Exploring TROPOMI NO₂ observations over low clouds and fog

Abstract

This thesis investigates TROPOMI NO2 observations over low clouds and fog. Such scenes present unique opportunities due to the increased reflectivity of clouds in the lower troposphere, which enhances sensor sensitivity. However, in order to accurately estimate vertical NO2density in these scenarios, a better understanding of the retrieval process in such conditions is imperative. Two NO2 retrieval case studies, both exhibiting a spurious retrieval in the presence of low clouds and fog above the North Sea, are examined: February 14𝑡ℎ, 2023, and April 9𝑡ℎ, 2023. The main focus was on the influence of the air-mass factor on the retrieval.

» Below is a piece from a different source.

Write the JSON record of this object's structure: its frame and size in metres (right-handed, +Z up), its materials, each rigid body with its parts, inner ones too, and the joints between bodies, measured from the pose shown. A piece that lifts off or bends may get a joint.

This factor converts measured slant column data along the satellite path into vertical tropospheric columns. Spurious spatial patterns are strongly amplified after the application of the air-mass factor. Key dependencies influencing the conversion from slant to
vertical column are identified, being the the a-priori NO2 profile, air mass factor calculation, and cloud characterization. Notably, the low spatial resolution of the a-priori model and its pronounced peak near the surface contribute to inflated NO2 values over clouds. The majority of the a-priori NO2 profile is simulated underneath the cloud field, leading the retrieval algorithm to assume it did not capture a significant portion of the concentration, thus strongly increasing retrieved NO2  densities over clouds. Furthermore, spatial reflectivity patterns in the North Sea are not always accounted for in the surface reflectivity climatology. This results in misinterpreted clouds with a low cloud fraction. Misinterpreted clouds over open sea areas, combined with low cloud pressures, result in downward corrections over clear-sky seas. These effects culminate in an exacerbated cloudy-clear contrast in NO2 densities, aligning with the outlines of low cloud fields. Additionally, the heterogeneous cloud field challenges the assumption of a fixed-height, fixed-albedo Lambertian reflector. This inflation effect is modulated by the cloud height. The uncertain height of the Lambertian cloud in the lowest troposphere, combined with an assumed NO2 profile at the same height, dominates the air-mass factor calculation . Four recommendations to enhance NO2 retrieval accuracy in the presence of low clouds and fog over the North Sea are presented, which include a Cloud-as-Layers characterization, high-resolution simulations and in-situ measurements of vertical NO2 profiles in the presence of low clouds, an a-priori correction of the NO2 profile in the presence of low clouds and implementing auxiliary data relating to spatial patterns in sea-colour of the North Sea.